Cultural context matters. In Lao society, community, respect for elders, and the collective good are central; exploitation of the vulnerable is a deeply shameful thing — or at least, it should be. The Khmer/Lao phrase hai khon kin det (ໃຫ້ຄົນກິນເດັດ) – “let a person eat nothing but scraps” — speaks to the moral taboo of leaving someone with nothing. When local tenants are squeezed out of housing because of foreigners paying more for stays rooted in exploitation, the local moral fabric is fraying.
There are broader tourism pressures too. Laos’s leisure economy — from eco-lodges to guesthouses — is growing rapidly, with over 1.2 million tourist arrivals in Q1 2025 alone. But when a segment of that tourism is anchored in illicit acts and closed-door brothels, the gains are uneven. Most Lao-language media still treat rising rents as part of “urban development” rather than tying them explicitly to this kind of sex-driven foreign demand. For Lao landlords caught in the cross-winds, the calculus is simple: rent to reliable long-term foreign tenant willing to pay more, or rent to local tenant on a lower margin. Many make the choice quietly, and then local tenants shift farther out. That push-out effect means longer commutes, weaker neighbourhood ties, smaller gardens — fewer children playing outside in what used to be close-knit communities.
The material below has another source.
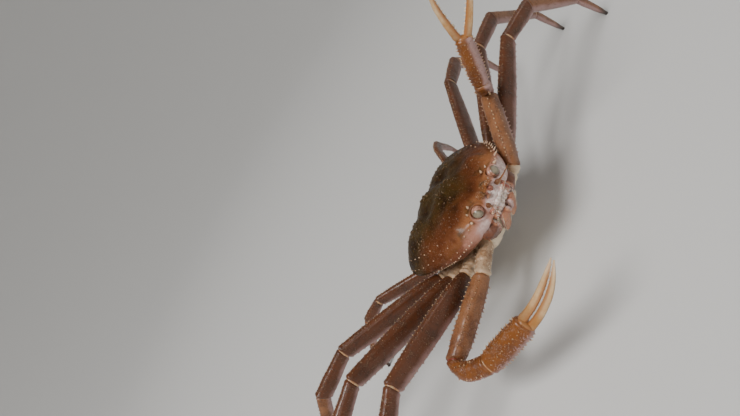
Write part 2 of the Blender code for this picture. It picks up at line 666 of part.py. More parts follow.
def build_leg(name, joints, facet, share, look):
    """One walking leg: hip, merus, carpus, propodus, and a dactyl cut level at its toe."""
    planes = [facet]
    for i in range(1, 5):
        planes.append(joint_plane(joints[i] - joints[i - 1], joints[i + 1] - joints[i]))
    planes.append(np.array([0, 0, -1.0]))
    for i, (piece, stations) in enumerate(LEG_PIECES.items()):
        at, size = np.array(stations).T
        tall, wide = size * LEG_TALL[i] * share, size * LEG_WIDE[i] * share
        path = straight(joints[i], joints[i + 1], at)
        if piece == "dactyl":
            tall[-1] = wide[-1] = TOE_RADIUS
            rings = loft(path, (0, 0, 1), tall, wide, planes[i], None, sides=8)
            rings[-1, :, 2] = 0
        else:
            rings = loft(path, (0, 0, 1), tall, wide, planes[i], planes[i + 1])
        node = place(f"{name}_{piece}", ring_mesh(f"{name}_{piece}", rings), look)
        combine(node, limb_spines(path, (0, 0, 1), tall, wide, LEG_SPINES.get(piece, [])))


def build_arm(name, base, facet, joints, claw, shares, look, finger_look):
    """One claw arm: hip, merus, carpus, palm with its fixed finger, and the moving finger."""
    points = [base] + [to_world(p) for p in joints]
    runs = [unit(b - a) for a, b in zip(points[:-1], points[1:])]
    enter, leave = unit(runs[1] + runs[2]), unit(runs[2] + runs[3])
    along = runs[3]
    planes = [facet, joint_plane(runs[0], runs[1]), joint_plane(runs[1], enter), joint_plane(leave, along)]
    planes.append(along)
    opening = turn_world(claw[0])
    opening = unit(opening - (opening @ along) * along)
    for i, (piece, stations) in enumerate(ARM_PIECES.items()):
        at, size = np.array(stations).T
        tall, wide = size * ARM_TALL[i] * shares[i], size * ARM_WIDE[i] * shares[i]
        up = opening if piece in ("palm", "carpus") else (0, 0, 1)
        if piece == "carpus":
            path = bent(points[i], points[i + 1], enter, leave, at)
        else:
            path = straight(points[i], points[i + 1], at)
        rings = loft(path, up, tall, wide, planes[i], planes[i + 1])
        node = place(f"{name}_{piece}", ring_mesh(f"{name}_{piece}", rings), look)
        pieces = limb_spines(path, up, tall, wide, ARM_SPINES.get(piece, []))
        if piece == "palm":
            pieces += finger_meshes(points[4], along, opening, -1, claw)
        combine(node, pieces)
    first, *teeth = finger_meshes(points[4], along, opening, 1, claw)
    combine(place(f"{name}_finger", first, finger_look), teeth)


def finger_meshes(root, along, opening, side, claw):
    """A finger and its teeth, on the opening side (1) or fixed to the palm (-1). Its inner edge
    swings off the line between the fingers, and both fingers curl to the opening side."""
    _, moving_swing, fixed_swing, bow, curl, tooth = claw
    share, size = np.array(FINGER).T
    swing = math.radians(moving_swing if side > 0 else fixed_swing)
    off = side * (size * FINGER_TALL + FINGER_CLEARANCE + bow * np.sin(share * math.pi)
                  + share * FINGER_LENGTH * math.sin(swing)) + curl * share ** 2
    path = root + np.outer(share * FINGER_LENGTH * math.cos(swing), along) + np.outer(off, opening)
    if side < 0:
        path[0] -= along * FINGER_SINK
    plane = along if side > 0 else None
    tall, wide = size * FINGER_TALL, size * FINGER_WIDE
    rings = loft(path, opening, tall, wide, plane, None, sides=8, roundness=2.2, reach=0.3)
    count, first, last, radius = TEETH
    row = (0.5 if side > 0 else 0.0, count, first, last, tooth, radius)
    return [ring_mesh("finger", rings)] + limb_spines(path, opening, tall, wide, [row])


def main():
    random.seed(7)
    clear_scene()
    shell = material("shell_brown", (0.33, 0.12, 0.06), 0.35)
    pale = material("shell_pale", (0.80, 0.66, 0.50), 0.4)
    limb = material("limb_orange", (0.62, 0.26, 0.10), 0.35)
    tips = material("finger_horn", (0.75, 0.42, 0.18), 0.3)
    eye = material("eye", (0.16, 0.18, 0.14), 0.15)
    build_carapace(shell)
    build_trunk(pale)
    build_pleon(pale)
    build_eyes(eye)
    build_antennae(limb)
    build_mouthparts(pale)
    centres = facet_chain()[0]
    for side, word in ((1, "left"), (-1, "right")):
        for i, leg in enumerate(["arm"] + list(LEGS)):
            turn = math.radians(FACET_TURN[i])
            facet = turn_world((side * math.cos(turn), -math.sin(turn), 0))
            base = to_world((side * centres[i][0], centres[i][1], SOCKET_HEIGHT)) + facet * GAP / 2
            if leg == "arm":
                joints, claw = (LEFT_ARM, LEFT_CLAW) if side > 0 else (RIGHT_ARM, RIGHT_CLAW)
                shares = LEFT_SHARE if side > 0 else RIGHT_SHARE
                build_arm(f"arm_{word}", base, facet, joints, claw, shares, limb, tips)
                continue
            right_turn, left_turn, *lengths = LEGS[leg]
            turn = math.radians(left_turn if side > 0 else right_turn)
            share = LAST_LEG_SHARE if leg == "leg5" else 1.0
            joints = leg_joints(base, turn, side, lengths)
            build_leg(f"{leg}_{word}", joints, facet, share, limb)
    settle()


def settle():
    """Parents every piece to one empty that puts the model's box over the origin."""
    stand = bpy.data.objects.new("stance", None)
    bpy.context.scene.collection.objects.link(stand)
    pieces = [thing for thing in bpy.data.objects if thing.type == "MESH"]
    corners = np.array([v.co for thing in pieces for v in thing.data.vertices])
    low, high = corners.min(axis=0), corners.max(axis=0)
    for thing in pieces:
        thing.parent = stand
        thing.data.shade_smooth()
    stand.location = (-(low[0] + high[0]) / 2, -(low[1] + high[1]) / 2, 0)


main()
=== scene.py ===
# %% [markdown]
# A snow crab, dressed.
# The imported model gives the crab's pieces as plain solids at their real size. This lesson lays
# the living surface over them: a granular shell, spined claw arms, flattened legs, pale joint
# skin and glassy eyes. Every shape here is a formula worked out on a whole grid of points with
# numpy, so one line moves thousands of points and no loop walks over vertices.

# %% Load the solid model
import math

import bpy
import numpy as np
from mathutils import Matrix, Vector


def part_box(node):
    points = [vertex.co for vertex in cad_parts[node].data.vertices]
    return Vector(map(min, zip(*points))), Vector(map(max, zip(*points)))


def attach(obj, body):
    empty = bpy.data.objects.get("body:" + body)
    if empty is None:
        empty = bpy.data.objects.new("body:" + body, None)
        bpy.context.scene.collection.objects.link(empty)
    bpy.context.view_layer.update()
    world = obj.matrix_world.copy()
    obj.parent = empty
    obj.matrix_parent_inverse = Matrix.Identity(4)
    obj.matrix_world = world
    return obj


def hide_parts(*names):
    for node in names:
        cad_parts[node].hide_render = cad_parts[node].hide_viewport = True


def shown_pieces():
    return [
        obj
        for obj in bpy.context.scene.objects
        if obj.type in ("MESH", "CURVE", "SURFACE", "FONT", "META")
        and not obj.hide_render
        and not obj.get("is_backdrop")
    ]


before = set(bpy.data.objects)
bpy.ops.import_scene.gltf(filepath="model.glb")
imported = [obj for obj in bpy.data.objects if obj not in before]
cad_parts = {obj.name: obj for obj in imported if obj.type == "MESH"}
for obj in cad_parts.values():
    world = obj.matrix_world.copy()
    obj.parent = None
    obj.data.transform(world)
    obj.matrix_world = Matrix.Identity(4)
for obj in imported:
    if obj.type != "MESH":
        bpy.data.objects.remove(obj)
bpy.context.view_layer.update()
print("solid model:", len(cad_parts), "nodes")

# %% [markdown]
# The crab is drawn lying level in a frame of its own, in millimetres: x to its left, y to its
# back, z up. Then it is tipped nose-up, lifted onto its legs and centred over the origin. The
# same turn could be given to each object, but a finished piece keeps its place in its mesh, so
# the points themselves are turned. The box of the left eye, a plain ball, says how far the
# solid model was moved when it was centred.

# %% Body frame and standing frame
MM = 0.001
GAP = 0.3
NOSE_UP = math.radians(15.0)
BODY_HEIGHT = 82.0
EYE = np.array([17, -52.5, 1.5])
EYE_RADIUS = 4.6
SIDES = {"left": 1, "right": -1}
MIRROR = {word: np.array([side, 1, 1]) for word, side in SIDES.items()}


def unit(v):
    """A vector, or each of a row of vectors, over its own length."""
    v = np.asarray(v, float)
    return v / np.linalg.norm(v, axis=-1, keepdims=True)


def turn_up(v):
    """Body directions to standing directions: a turn about X by the angle NOSE_UP."""
    c, s = math.cos(NOSE_UP), math.sin(NOSE_UP)
    return np.asarray(v, float) @ np.array([[1, 0, 0], [0, c, s], [0, -s, c]]).T


def stand_up(points):
    """Body points to standing points: the same turn, then a lift."""
    return turn_up(points) + np.array([0, 0, BODY_HEIGHT])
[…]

For the Korean side of things, activism is growing. Groups like Tacteen Naeil argue that what is happening in Laos is part of a larger problem of Korean men engaging in sexual exploitation abroad, and that a cultural shift is needed in Korea away from the idea of foreign “pleasure trips” as harmless adventures. “We need a culture that rejects it altogether,” Lee Hyun-sook says.
There is no quick fix — but spotlighting the rent-surge connection may help bring broader public awareness. In the meantime, in Laos the little house with a garden, once affordable and leaning on the rhythm of the Mekong breeze, is becoming an elite rental item. And the question for both communities remains: who pays the real price for that?

Auntie has seen this movie before. The embassies will scold, wag a finger, release a stern “travel advisory” or a sad little PDF that nobody reads — and yet the karaoke bars are still full, the Telegram groups are still buzzing, and the men keep flying in with wallets fat and consciences thin. The Korean embassy in Vientiane warns its “gentlemen” not to embarrass the nation by buying sex abroad — but embarrassment is not the problem here. Exploitation is. Predation is. The quiet, systematic taking advantage of poverty is. And these warnings? They land like feathers on concrete.
And what of the Lao authorities? Communist on paper, capitalist in practice where the money flows quietly. Laos is not naïve — it knows exactly what is happening in those neon-lit karaoke rooms and nameless “spas.” The state that can control political speech with a pin-drop does not suddenly become helpless when it comes to brothels with Korean-language signage. Let’s not pretend innocence. When authority looks away, it is because someone benefits from keeping eyes closed. Money talks. Hard currency talks louder.
But here is what stings most: the public conversation in Laos is not even about the girls, the young women, the hostesses who smile because they must, who learn Korean words they never wanted to learn. No — the loudest outrage right now is about rent prices. “My neighborhood is too expensive, the foreigners are driving up costs.” Yes, that is real. Yes, displacement matters. But must we only care when exploitation finally reaches our own gate?
Where is the outrage for the girl from Savannakhet who left school to “help the family”? Where is the solidarity for the women trapped in karaoke rooms with debts they will never pay off? Where is the compassion for the teenager whose first language of adulthood becomes survival?
We cannot have selective empathy. We cannot say “oh, we don’t want these men here because they make it expensive to rent a house” while swallowing silence about the very reason these men come in the first place.
Communities, authorities, embassies — everybody acts like the problem is logistical inconvenience. But sisters, the real problem is moral abandonment.
The girls deserve protection. The women deserve dignity. And Laos — Buddhist, gentle, proud Laos — deserves better than to become somebody’s cheap playground.